Under the influence of the former Sephardi Chief Rabbi, Rabbi Ovadia Yosef, many Israeli Sephardim have adopted a nusach based mainly on the Nusach Edot Hamizrach but omitting some of the Kabbalistic additions.

===Nosach Teman===

A "Temani" nosach was the standard among the Jews of Yemen. This is divided into the Baladi (closer to purely Yemenite) and Shami (adopted from Sephardic siddurim) versions. Both rites are recited using the unique Yemenite pronunciation of Hebrew, which Yemenite Jews and some scholars regard as the most authentic and closely related to the Hebrew of Ancient Israel.

The Baladi rite is very close to that codified by Maimonides in his Mishneh Torah. One form of it is used by the Dor Daim, who attempt to safeguard the older Baladi tradition of Yemenite Jewish observance. This version used by dardaim was initially used by all Yemenite Jews near the time of Maimonides.

===Nusach Eretz Yisrael===
In the period of the Geonim, Jews in Israel followed the Nusach Eretz Yisrael which is based upon the Talmud Yerushalmi (Jerusalem Talmud). In contrast, the Jewish diaspora followed the customs of Babylonian Jewry.

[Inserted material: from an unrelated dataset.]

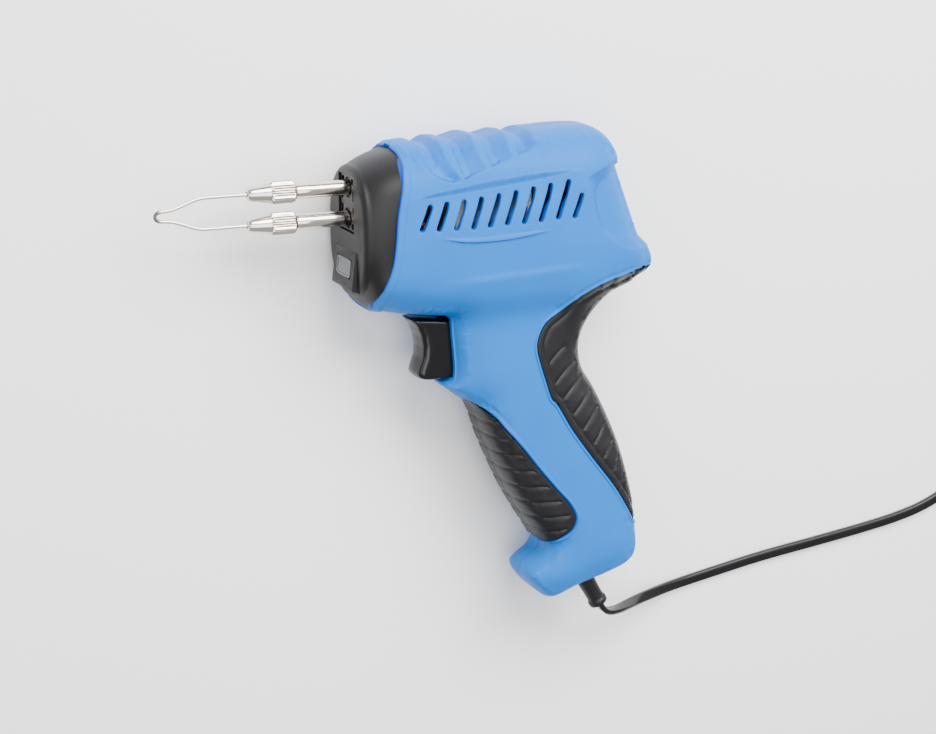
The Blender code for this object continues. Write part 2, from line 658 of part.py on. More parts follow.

The modern Nusach Eretz Yisrael is a recent attempt by Rabbi David Bar-Hayim at reconstructing the ancient Nussach Eretz Yisrael, based on the Jerusalem Talmud and documents discovered in the Cairo Geniza and other sources. The reconstruction and adaption is published in the form of a siddur ("prayer book"), and used by Rabbi Bar-Hayim's Jerusalem followers in public prayers held in Machon Shilo's synagogue.

===Other nussachim===
In addition, there are other nuschaot.
- Nussach HaGR"A was a very brief version of Nussach Ashkenaz written by the Vilna Gaon, removing some passages which he believed were not in the original prayer text, correcting some grammatical errors (according to him), and some additional small changes.
- The Minhag Italiani and Minhag Benè Romì are used by some Italian Jews, as well as by a small number of minyanim in Jerusalem and Netanya.
- Closely related to these was the "Romaniote" rite from Greece, where an ancient, pre-Diaspora Jewish community lived. The surviving Romaniote synagogues are in Ioannina, Chalkis, Athens, Tel Aviv, Jerusalem, and New York. These now use a Sephardic rite but with Romaniote variations, selections of a few Romaniote piyyutim, combined with their own melodies and customs and their special form of Byzantine-Jewish Cantillation. There were formerly Romaniote synagogues in Istanbul. (The customs of Corfu are a blend between Romaniote, Apulian, and Sephardic rites.)
- There was once a French nusach, closely related to the Ashkenazi. The rite mostly died out after the expulsion of Jews from France in 1394. Still, certain usages survived on the High holidays only in the Afam community of Northwest Italy until shortly after WWII, and have since become extinct.
- In the Middle Ages, there was a unique Nusach Morocco, unrelated to Sephardic liturgy. This original minhag has not been practiced since shortly after the Expulsion of Jews from Spain, and it is unfortunately not well documented.
- Distinct Persian and Provençal Nuschaot also existed before being gradually replaced by the Edot Hamizrach and Spanish and Portuguese Nuschaot, respectively.
- Until the 16th century, the Aleppo community had its unique prayer rite. After the Jews expelled from Spain arrived, they managed to convince the local community to adopt their practices, and the rite died out completely.
- The Jews of Catalonia had a Nusach distinct from the "standard" Spanish rite. This rite was preserved partially until the 20th century.
- The Urfalim Jews of south eastern Anatolia follow their own prayer rite, which differs from the Syrian, Kurdish, and Iraqi Jewish rites.

It is said among some mystics that an as-yet undisclosed nusach will be revealed after the coming of the Mashiach, the Jewish Messiah. Others say that the differences in nusach are derived from differences between the twelve tribes of Israel, and that in Messianic times each tribe will have its proper nusach. The concept of one nusach for each of the 12 tribes was formulated by R' Isaac Luria; at the time there were exactly 12 Jewish communities in Luria's city of Safed, and each community's nusach was meant to stand in place of that of one of the tribes.

==Halakhot==

Most halakhic authorities believe that one should follow the nusach of one's family, or at the very least follow one nusach consistently. Rabbi David Bar-Hayim disputes this and permits a Jew to change his nusach at any time, even on a daily basis.